> PROBLEM DESCRIPTION: The first line to copy is the one with "for thing in"; the last is the one with "imported = [obj". Copy each line in that range exactly, leaving out all others.
___
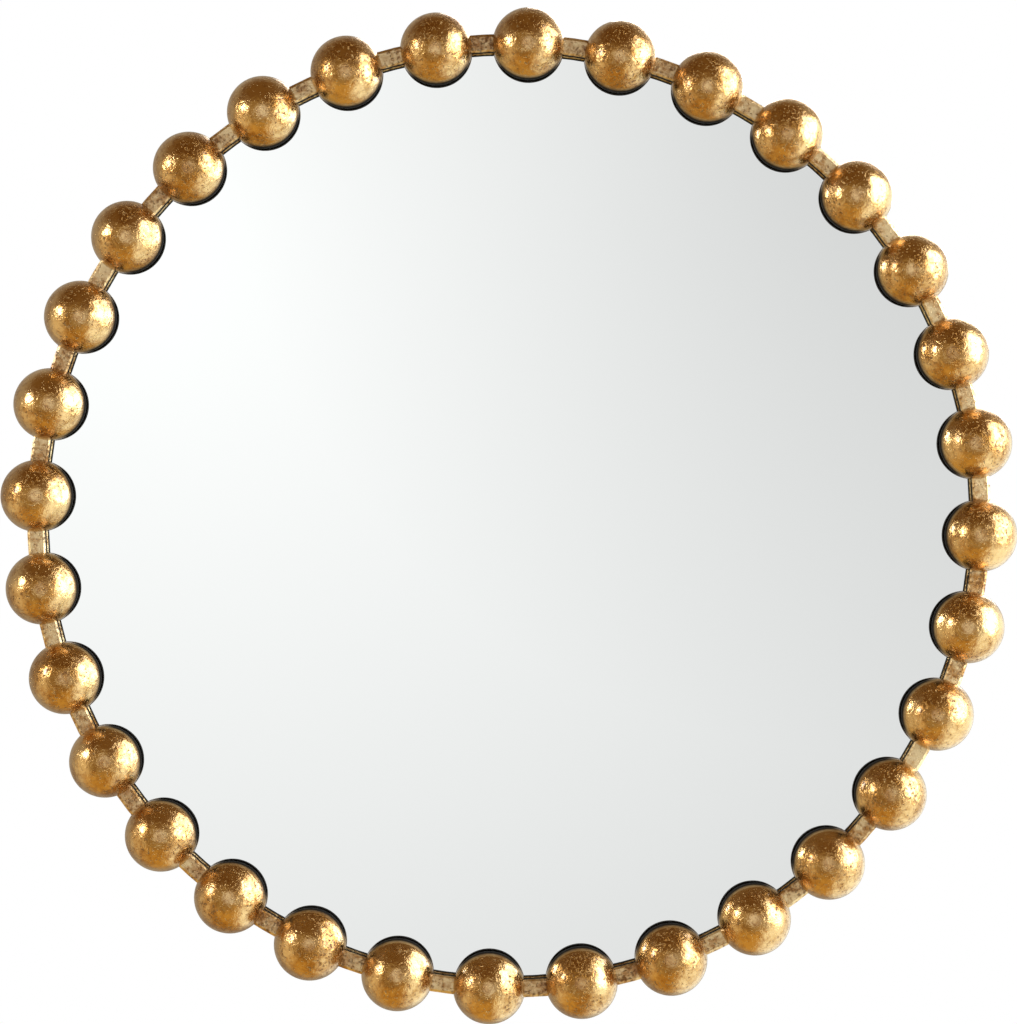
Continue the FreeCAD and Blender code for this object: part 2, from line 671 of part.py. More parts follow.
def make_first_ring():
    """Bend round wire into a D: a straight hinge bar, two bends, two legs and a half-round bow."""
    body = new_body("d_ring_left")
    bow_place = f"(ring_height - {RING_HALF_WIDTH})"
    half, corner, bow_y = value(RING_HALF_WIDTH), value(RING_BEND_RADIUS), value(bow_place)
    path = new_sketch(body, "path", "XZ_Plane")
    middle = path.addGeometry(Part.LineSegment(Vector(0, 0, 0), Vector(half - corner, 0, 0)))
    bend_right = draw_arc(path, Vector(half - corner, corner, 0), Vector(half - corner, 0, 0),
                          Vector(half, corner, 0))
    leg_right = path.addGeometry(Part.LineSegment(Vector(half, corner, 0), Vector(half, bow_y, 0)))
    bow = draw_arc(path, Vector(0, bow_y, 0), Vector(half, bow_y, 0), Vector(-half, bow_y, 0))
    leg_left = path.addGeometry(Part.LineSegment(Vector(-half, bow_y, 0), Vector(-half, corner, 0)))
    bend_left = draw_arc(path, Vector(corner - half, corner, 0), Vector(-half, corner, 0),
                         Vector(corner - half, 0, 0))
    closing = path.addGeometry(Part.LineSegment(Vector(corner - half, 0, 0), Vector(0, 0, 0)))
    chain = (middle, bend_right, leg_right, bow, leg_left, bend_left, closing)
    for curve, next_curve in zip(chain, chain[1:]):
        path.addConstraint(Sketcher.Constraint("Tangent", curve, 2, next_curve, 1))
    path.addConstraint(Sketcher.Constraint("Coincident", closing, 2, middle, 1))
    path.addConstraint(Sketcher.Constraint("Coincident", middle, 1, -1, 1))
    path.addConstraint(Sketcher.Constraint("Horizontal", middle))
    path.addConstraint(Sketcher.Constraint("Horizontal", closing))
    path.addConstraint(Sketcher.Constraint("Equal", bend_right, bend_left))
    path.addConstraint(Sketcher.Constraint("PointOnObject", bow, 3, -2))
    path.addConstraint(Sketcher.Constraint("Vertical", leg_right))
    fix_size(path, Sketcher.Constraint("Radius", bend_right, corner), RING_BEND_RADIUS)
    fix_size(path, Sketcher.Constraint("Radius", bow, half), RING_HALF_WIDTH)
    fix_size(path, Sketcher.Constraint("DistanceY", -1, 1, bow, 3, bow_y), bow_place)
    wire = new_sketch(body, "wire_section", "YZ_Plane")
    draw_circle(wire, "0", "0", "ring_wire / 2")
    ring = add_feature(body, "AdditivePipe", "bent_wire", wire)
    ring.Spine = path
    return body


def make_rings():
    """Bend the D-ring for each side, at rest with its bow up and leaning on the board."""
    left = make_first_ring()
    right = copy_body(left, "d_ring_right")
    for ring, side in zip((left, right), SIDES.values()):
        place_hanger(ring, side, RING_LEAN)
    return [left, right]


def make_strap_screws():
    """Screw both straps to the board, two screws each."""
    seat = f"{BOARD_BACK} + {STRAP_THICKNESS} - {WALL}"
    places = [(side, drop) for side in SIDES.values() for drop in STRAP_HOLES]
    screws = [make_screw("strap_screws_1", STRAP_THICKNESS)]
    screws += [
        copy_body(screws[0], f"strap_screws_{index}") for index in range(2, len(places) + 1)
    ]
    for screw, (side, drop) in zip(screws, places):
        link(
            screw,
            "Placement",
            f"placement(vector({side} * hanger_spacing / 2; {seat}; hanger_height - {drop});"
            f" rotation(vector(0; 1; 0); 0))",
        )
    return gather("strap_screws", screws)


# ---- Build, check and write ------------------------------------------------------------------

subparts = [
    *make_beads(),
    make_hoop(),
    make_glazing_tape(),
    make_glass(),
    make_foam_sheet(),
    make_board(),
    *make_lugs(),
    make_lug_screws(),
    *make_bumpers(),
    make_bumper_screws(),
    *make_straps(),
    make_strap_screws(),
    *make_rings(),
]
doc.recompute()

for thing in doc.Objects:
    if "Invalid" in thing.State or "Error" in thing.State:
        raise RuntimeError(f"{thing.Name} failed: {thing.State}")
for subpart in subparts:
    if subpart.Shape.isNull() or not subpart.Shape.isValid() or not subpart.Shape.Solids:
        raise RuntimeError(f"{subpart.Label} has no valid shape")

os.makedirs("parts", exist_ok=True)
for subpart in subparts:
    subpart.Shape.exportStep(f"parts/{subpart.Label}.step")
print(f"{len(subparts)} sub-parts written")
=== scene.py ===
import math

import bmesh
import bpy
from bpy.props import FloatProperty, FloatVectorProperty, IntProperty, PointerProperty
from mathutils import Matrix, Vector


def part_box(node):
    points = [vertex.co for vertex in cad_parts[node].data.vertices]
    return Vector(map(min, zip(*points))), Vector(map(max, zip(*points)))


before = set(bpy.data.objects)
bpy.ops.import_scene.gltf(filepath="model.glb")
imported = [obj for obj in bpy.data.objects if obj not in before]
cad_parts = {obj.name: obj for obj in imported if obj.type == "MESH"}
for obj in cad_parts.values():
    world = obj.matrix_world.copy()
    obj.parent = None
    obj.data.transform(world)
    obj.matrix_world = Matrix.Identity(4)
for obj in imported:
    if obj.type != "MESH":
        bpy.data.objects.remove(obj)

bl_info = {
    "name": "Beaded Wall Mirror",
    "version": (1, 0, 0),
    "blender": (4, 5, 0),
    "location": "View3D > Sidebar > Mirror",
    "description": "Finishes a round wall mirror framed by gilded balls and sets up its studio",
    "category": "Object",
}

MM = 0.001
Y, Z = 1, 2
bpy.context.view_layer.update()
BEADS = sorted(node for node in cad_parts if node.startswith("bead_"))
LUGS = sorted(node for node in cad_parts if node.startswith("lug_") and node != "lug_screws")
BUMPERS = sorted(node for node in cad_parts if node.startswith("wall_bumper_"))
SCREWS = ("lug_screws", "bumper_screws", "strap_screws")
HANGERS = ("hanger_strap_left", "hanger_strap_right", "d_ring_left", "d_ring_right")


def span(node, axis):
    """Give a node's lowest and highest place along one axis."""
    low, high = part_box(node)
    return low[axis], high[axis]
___
> ANSWER FOR THIS EXERCISE:
for thing in doc.Objects:
    if "Invalid" in thing.State or "Error" in thing.State:
        raise RuntimeError(f"{thing.Name} failed: {thing.State}")
for subpart in subparts:
    if subpart.Shape.isNull() or not subpart.Shape.isValid() or not subpart.Shape.Solids:
        raise RuntimeError(f"{subpart.Label} has no valid shape")

os.makedirs("parts", exist_ok=True)
for subpart in subparts:
    subpart.Shape.exportStep(f"parts/{subpart.Label}.step")
print(f"{len(subparts)} sub-parts written")
=== scene.py ===
import math

import bmesh
import bpy
from bpy.props import FloatProperty, FloatVectorProperty, IntProperty, PointerProperty
from mathutils import Matrix, Vector


def part_box(node):
    points = [vertex.co for vertex in cad_parts[node].data.vertices]
    return Vector(map(min, zip(*points))), Vector(map(max, zip(*points)))


before = set(bpy.data.objects)
bpy.ops.import_scene.gltf(filepath="model.glb")
imported = [obj for obj in bpy.data.objects if obj not in before]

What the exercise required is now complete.